The Yoga Sutras systematise yogic practice
but presuppose atheist soul-pluralist philosophy.
However, they refer to "God" as a permanently discarnate soul, not a creator,

thus incorporating theist devotion as bhakti yoga.
Yogis and Marxists also agree that matter is unitary.
Rishis intuiting oneness conceptualised reality as immaterial.
However, materially, one appears as many.

Yogis and Marxists disagree about whether matter can be conscious.
Yogis are body-soul dualists,
reifying consciousness
and regarding matter as permanently unconscious.

However, philosophically, “matter” is being, not mere mass.
Scientifically, mass is also energy.
However conceived, being is dynamic, not inert.
Its qualitative transformations explain consciousness.

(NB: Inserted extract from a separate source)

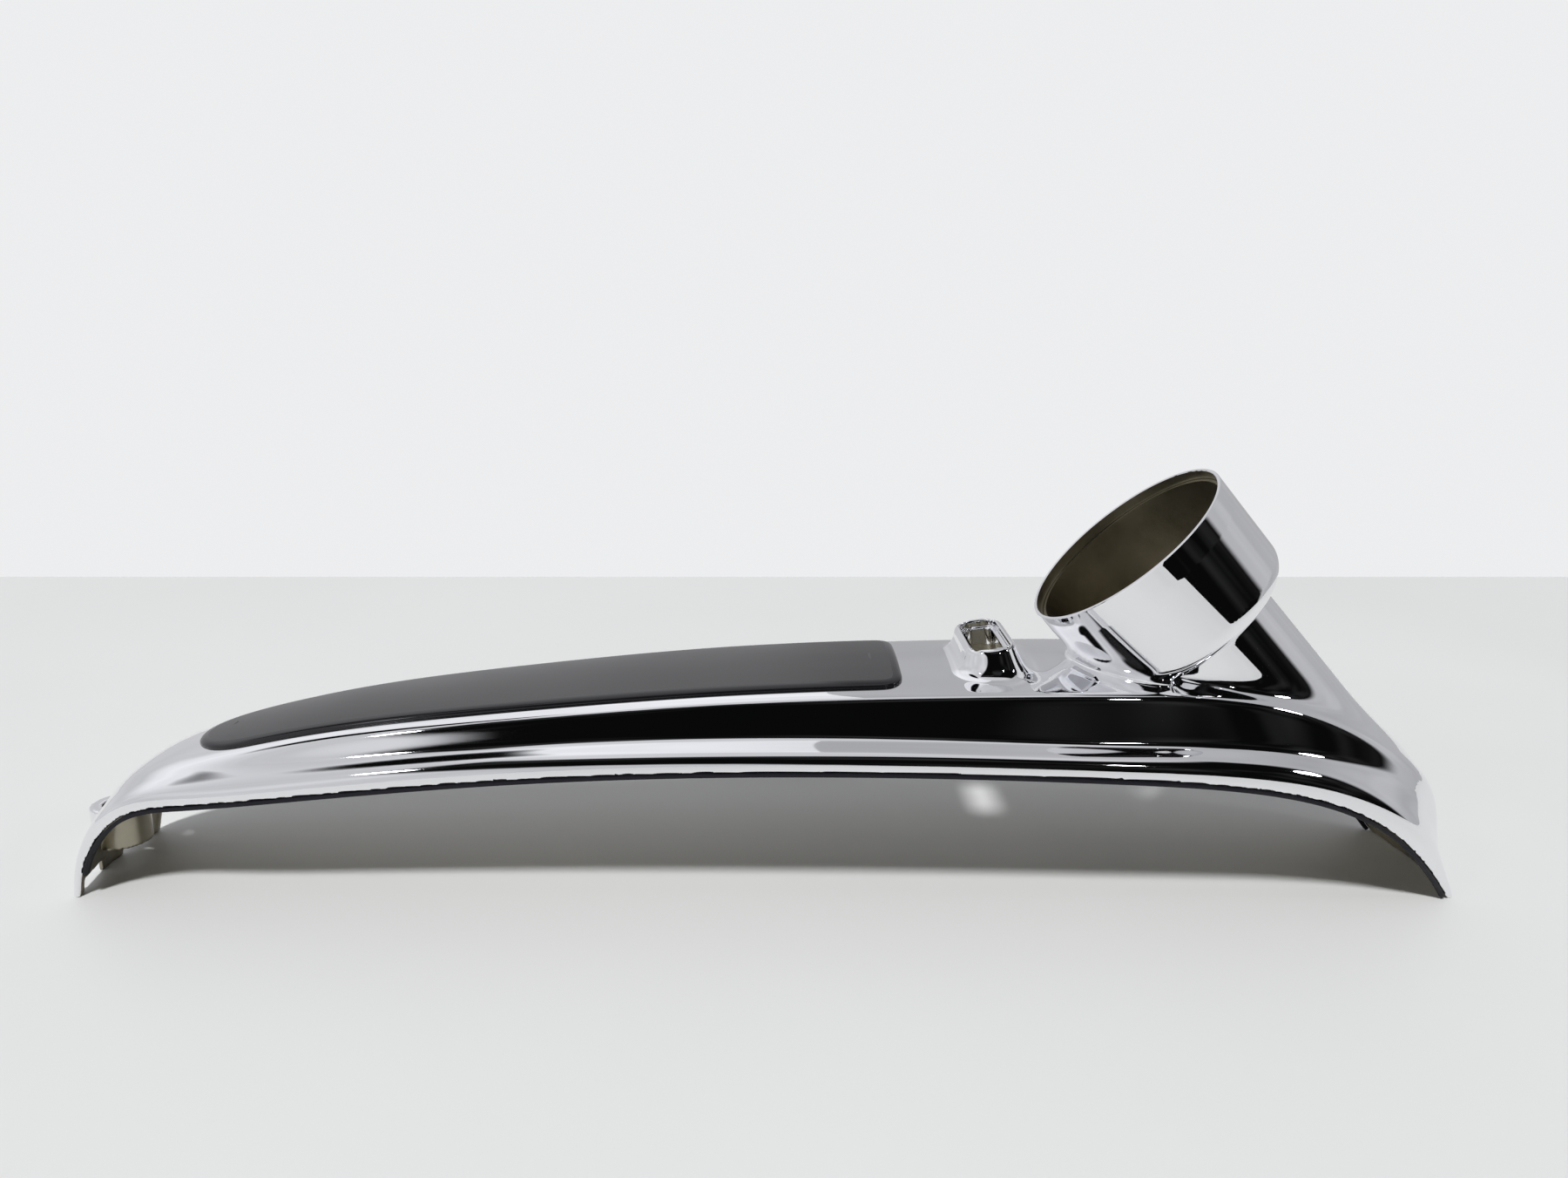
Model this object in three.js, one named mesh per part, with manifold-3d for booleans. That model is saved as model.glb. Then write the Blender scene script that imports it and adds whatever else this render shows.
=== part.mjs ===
// Fuel-tank dash console: a chrome-plated casting with an open gauge cup, an indicator-lamp boss and a
// tail lug, a raised dark inlay on its crown and a rubber trim along each lower edge.
// Millimetres. +X points to the nose, +Y to the left side, +Z up; z = 0 is the surface it rests on.
import * as THREE from 'three';
import { mergeVertices } from 'three/addons/utils/BufferGeometryUtils.js';
import Module from 'manifold-3d';

const wasm = await Module();
wasm.setup();

// ---- Driving dimensions ---------------------------------------------------------------------------
const WALL = 3.2; // casting thickness
const GAP = 0.3; // clearance between pieces that touch
const TRIM_HEIGHT = 1.9; // rubber strip under each lower edge
const TRIM_WIDTH = 3.6;
const TRIM_LOWEST = 11; // the strips start this high above the table

// The body is an arched hat section. Each station gives the lower edge (x, z), then half widths and
// heights above that edge, square to the arch: skirt corner, foot of the raised side, shoulder, crown.
const STATIONS = [
  { x: -320, z: -12, edge: 36, skirt: 5, foot: 30, footH: 6.2, shoulder: 23, shoulderH: 7.6, crown: 9.4 },
  { x: -317, z: 0, edge: 37, skirt: 5.2, foot: 31, footH: 6.6, shoulder: 24, shoulderH: 8.0, crown: 10 },
  { x: -314, z: 12, edge: 37.6, skirt: 5.8, foot: 31.5, footH: 7.6, shoulder: 24.5, shoulderH: 9.2, crown: 11.3 },
  { x: -306, z: 27, edge: 39, skirt: 6.6, foot: 32.6, footH: 9.2, shoulder: 25.4, shoulderH: 11, crown: 13 },
  { x: -291, z: 40.5, edge: 41.8, skirt: 7.6, foot: 35, footH: 11.2, shoulder: 27.5, shoulderH: 14, crown: 16.4 },
  { x: -262, z: 47.5, edge: 46, skirt: 8.2, foot: 39, footH: 13.2, shoulder: 31.5, shoulderH: 18, crown: 21.2 },
  { x: -203, z: 54.5, edge: 50.6, skirt: 8.6, foot: 43, footH: 14.8, shoulder: 36.5, shoulderH: 23.4, crown: 27.4 },
  { x: -120, z: 63.3, edge: 55.2, skirt: 9, foot: 47, footH: 15, shoulder: 40.8, shoulderH: 25.6, crown: 29.6 },
  { x: -20, z: 69, edge: 59.4, skirt: 9, foot: 50.4, footH: 14.4, shoulder: 43.3, shoulderH: 29, crown: 33 },
  { x: 80, z: 69.5, edge: 61.8, skirt: 9.2, foot: 53, footH: 14.2, shoulder: 46, shoulderH: 32.6, crown: 36 },
  { x: 160, z: 67.2, edge: 63, skirt: 9.6, foot: 54, footH: 14.6, shoulder: 46.5, shoulderH: 35.6, crown: 38.4 },
  { x: 215, z: 62.7, edge: 62, skirt: 10.6, foot: 52.4, footH: 17.4, shoulder: 44.5, shoulderH: 36.2, crown: 39 },
  { x: 250, z: 54.6, edge: 59, skirt: 11, foot: 49, footH: 19.6, shoulder: 40, shoulderH: 34, crown: 37.6 },
  { x: 278, z: 41, edge: 54.4, skirt: 10.6, foot: 43, footH: 20.6, shoulder: 33.4, shoulderH: 31.6, crown: 36 },
  { x: 298, z: 24, edge: 48, skirt: 10, foot: 37, footH: 17, shoulder: 26.4, shoulderH: 26.4, crown: 30.4 },
  { x: 316, z: 3, edge: 39.4, skirt: 6, foot: 30, footH: 7.8, shoulder: 20, shoulderH: 10.2, crown: 11.8 },
  { x: 325, z: -10, edge: 35, skirt: 4, foot: 26, footH: 5, shoulder: 17, shoulderH: 6, crown: 7 },
];
const STATION_KEYS = ['edge', 'skirt', 'foot', 'footH', 'shoulder', 'shoulderH', 'crown'];
const BODY_RINGS = 42;
const CORNER_STEPS = 3; // facets across each rounded corner of the section
const CROWN_STEPS = 4; // facets from the ridge to the shoulder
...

Mechanical materialists reduce apparent qualitative differences to mere quantitative differences.
Marxist “dialectical materialists” recognise that quantitative changes become qualitative transformations.
Energised complex molecules became self-replicating, then combined through natural selection.
Organismic sensitivity to environmental alterations quantitatively increased until it was qualitatively transformed into conscious sensation.

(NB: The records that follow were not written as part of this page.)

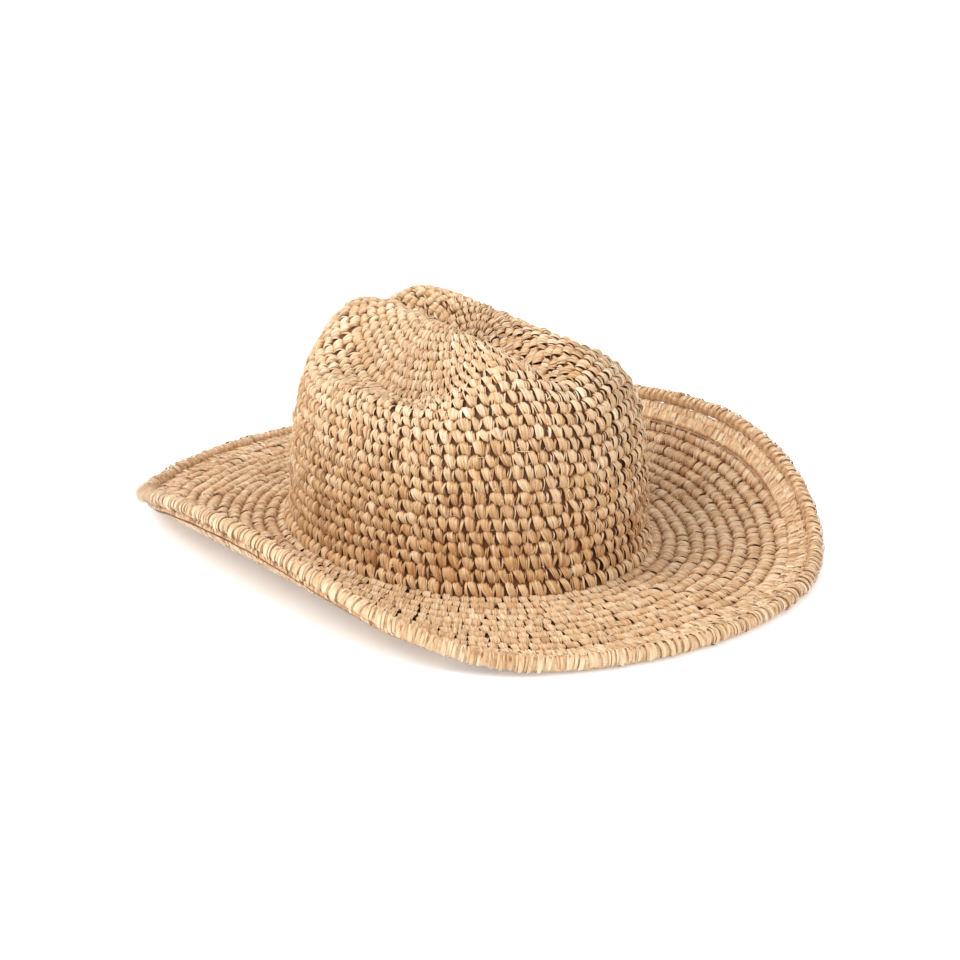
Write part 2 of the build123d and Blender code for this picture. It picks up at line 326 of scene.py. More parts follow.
def strand_quads(strands, rows):
    one = patch_quads(3, rows)
    return np.concatenate([one + 3 * rows * i for i in range(strands)])


def fan(kind, f, g, slant):
    """Across, up and height of points of a stitch: f across the fan, g down along its strands."""
    top_l, top_r = kind["top"]
    parts = (0.0, max(kind["leg"] - 0.02, 1e-4), kind["leg"] + 0.02, 1.0)
    top = top_l + (top_r - top_l) * f
    foot = np.interp(f, parts, kind["foot"]) + slant
    high = kind["top_b"][0] + kind["top_b"][1] * np.sin(math.pi * (0.12 + 0.72 * np.clip(f, 0, 1)))
    low = np.interp(f, parts, kind["foot_b"])
    lift = np.interp(g, *kind.get("lift", LIFT))
    ends = kind["rim"] + (kind["feet"] - kind["rim"]) * g
    dome = kind["side"] * np.abs(2 * f - 1) ** 2.6 * (0.45 + 0.55 * lift)
    across = top + (foot - top) * g ** kind["bend"]
    up = high + (low - high) * g
    return across, up, ends + (kind["full"] - ends) * lift - dome


def stitch_strands(kind, many, strands, rows, slant):
    """Strands of many stitches: across, up, height, painted shade, tone and fibre coordinates of each point.
    """
    loose = kind["loose"]

    def jitter(size):
        return size * loose * np.clip(rng.standard_normal((many, strands, 1, 1)), -2.2, 2.2)

    middle = ((np.arange(strands) + 0.5) / strands)[None, :, None, None]
    edge = np.array([-1.0, 0.0, 1.0])[None, None, :, None]
    g = rows[None, None, None, :]
    f = middle + jitter(0.20 / strands)
    a, b, h = fan(kind, f, g, slant[:, None, None, None] + jitter(0.030))
    wide = 0.66 / strands * (kind["top"][1] - kind["top"][0])
    wide = wide * (1.0 + 0.25 * rng.standard_normal((many, strands, 1, 1)))
    a = a + edge * wide * (1.0 - 0.25 * g) + jitter(0.030) * np.sin(math.pi * g)
    b = b + jitter(0.022) * (1.0 - g) + jitter(0.030) * g - 0.03 * np.abs(edge) * (1.0 - 2.0 * g)
    h = h + jitter(0.11) * np.sin(math.pi * g)
    # painted shade: darker where a strand lies low, along each strand's edges, and towards the sides of the
    # fan where the stitches meet
    painted_shade = np.clip((0.10 - h) / 1.9, 0.0, 1.0) + 0.16 * np.abs(edge)
    painted_shade = painted_shade + 0.22 * np.abs(2.0 * middle - 1.0) ** 3
    h = h - kind["roof"] * np.abs(edge)
    tone = 0.11 * rng.standard_normal((many, strands, 1, 1))
    spot = rng.random((many, strands, 1, 1)) * 50.0
    across = 0.5 + 0.5 * edge + spot
    down = g + spot
    shape = (many, strands, 3, len(rows))
    return [np.broadcast_to(x, shape).reshape(many, -1) for x in (a, b, h, painted_shade, tone, across, down)]


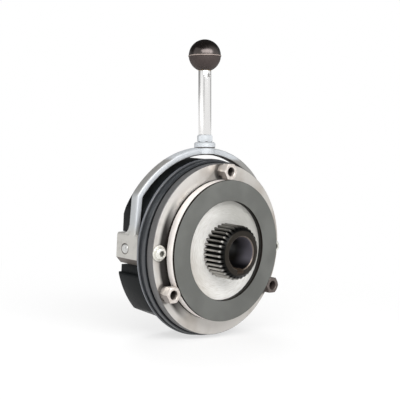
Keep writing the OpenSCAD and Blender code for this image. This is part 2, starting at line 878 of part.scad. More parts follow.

Cerebral processing of immediate sensations quantitatively increased until it was qualitatively transformed into perception of discrete objects.
Cooperative manipulation of objects transformed cerebral processes into understanding of environments.
Understanding and manipulation of environments became mental and manual labour.
Productivity of labour increased until it transformed relations of production.

Production of a small surplus of wealth generated leisure for a social minority.
Mental labour became administration of the surplus.
Thus, it became exploitation of manual labourers by a leisured class.
Leisure also facilitated art, science, philosophy and meditation.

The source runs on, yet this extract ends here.